I decided on a career in journalism when I was in junior high school but, of course at that time I didn’t really know what it was it just had the word “journal” in it and I loved journaling. By the time I got to college it was pretty much set in stone that I was going to major in journalism because I just wanted to write. I learned early on that it was my superpower. As I began my studies I learned about the different types of journalism: print, broadcast radio and television, being terrified of talking to people, I decided on print because I thought it was more behind the scenes. Little did I know journalism required a whole lot of talking and networking.

The idea of walking up to random strangers for quotes and commentary for an articles scared the crap out of me and when I took an advanced journalism class that required us to complete this semester long project interviewing sources and people on the street I knew that I had to put on my big girl panties and woman up!
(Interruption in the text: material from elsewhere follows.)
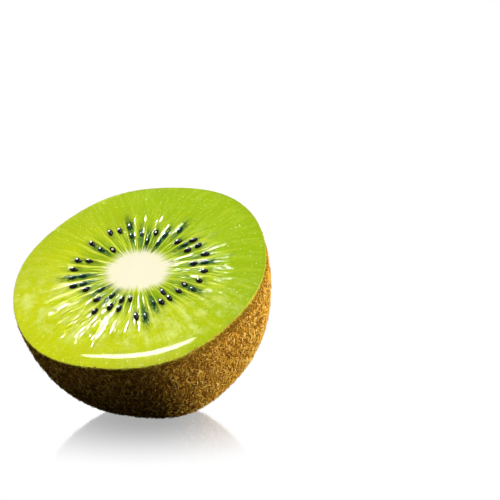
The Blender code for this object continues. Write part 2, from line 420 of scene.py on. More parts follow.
core = start("kiwi_core", bpy.ops.mesh.primitive_circle_add,
             vertices=CORE_STEPS, radius=1.0, fill_type="NGON")
bpy.ops.object.mode_set(mode="EDIT")
bpy.ops.mesh.select_all(action="SELECT")
for ring in range(TOP_INSETS):
    bpy.ops.mesh.inset(thickness=TOP_INSET, depth=0.0)
bpy.ops.mesh.select_all(action="DESELECT")
bpy.ops.mesh.select_mode(type="EDGE")
bpy.ops.mesh.select_non_manifold()
for ring in range(CORE_RINGS):
    bpy.ops.mesh.extrude_region_move(TRANSFORM_OT_translate={"value": (0.0, 0.0, -1.0 / CORE_RINGS)})
bpy.ops.object.mode_set(mode="OBJECT")

shaft = points_of(core)
shaft_angle, shaft_share = polar(shaft)
side_radius, side_z = core_side(shaft_angle, -shaft[:, 2])
on_top = shaft[:, 2] > -0.01 / CORE_RINGS
above_tip = shaft[:, 2] > -0.99
shaft_radius = np.where(on_top, shaft_share, 1.0) * (side_radius + CORE_TIGHTNESS * above_tip)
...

I remember I had gotten an assignment investigating taxi accidents in NYC which required me to get quotes from taxi drivers, pedestrians and traffic cops and I remember I would walk for hours looking for someone “approachable” and less intimidating. I would see a person and circle the block trying to figure out what I would say to them and if I should just start with a simple “hey my name is…” Yeah I was that scared and awkward to the point where I would make up different personas about how I’m not from around here or how I’m the new girl as a media company just so people would talk to me.

How does this relate to networking?

For an awkward girl like me, networking can be the most intimidating thing ever just as it was approaching those people. Since then I have approached a thousand more people and I have gotten more and more comfortable with it. Networking doesn’t have to be so bad when you remember these simple things:

Small talk makes a BIG difference

Sometimes you need a little small talk to segway into a good conversation. If you’re nervous and have no idea what to say start with asking about a TV show, or something related to the networking event. I attended a networking happy hour hosted by Cosmopolitan in March and there were a hundred girls there looking to build connections, but only about five people who worked for Cosmopolitan there to network. They were probably used to hearing the same questions all night and asking for advice on getting themselves a job there, but I decided to take the small talk route and ask them questions about current events and things happening in pop culture which in turn opened up the floor to do some small pitching and possible article ideas with them.

Social Media isn’t just for personal rantings

Majority of the connections I’ve made this year have been via Facebook, Instagram and Twitter while marketing my blog and brand. I’ve joined several networking groups and have even made friends with some of these media folks. If you’re not comfortable meeting in person social media is definitely more than just a place to share your personal life. It’s great for networking.

You both have #SquadGoals on your mind

The purpose of networking is to build your connections and assemble a squad of individuals who would be beneficial to your mission. Networking is about give and take so if you can be of service to them, I’m sure they could be of service to you as well. I think Taylor Swift started a movement with her Squad.


If you are a job seeker, don’t be in such a rush to ask for a job right then and there. It’ll definitely make for an awkward situation. Don’t oversell yourself, be cool and remember to have an action plan before going to the networking event if you are attending one.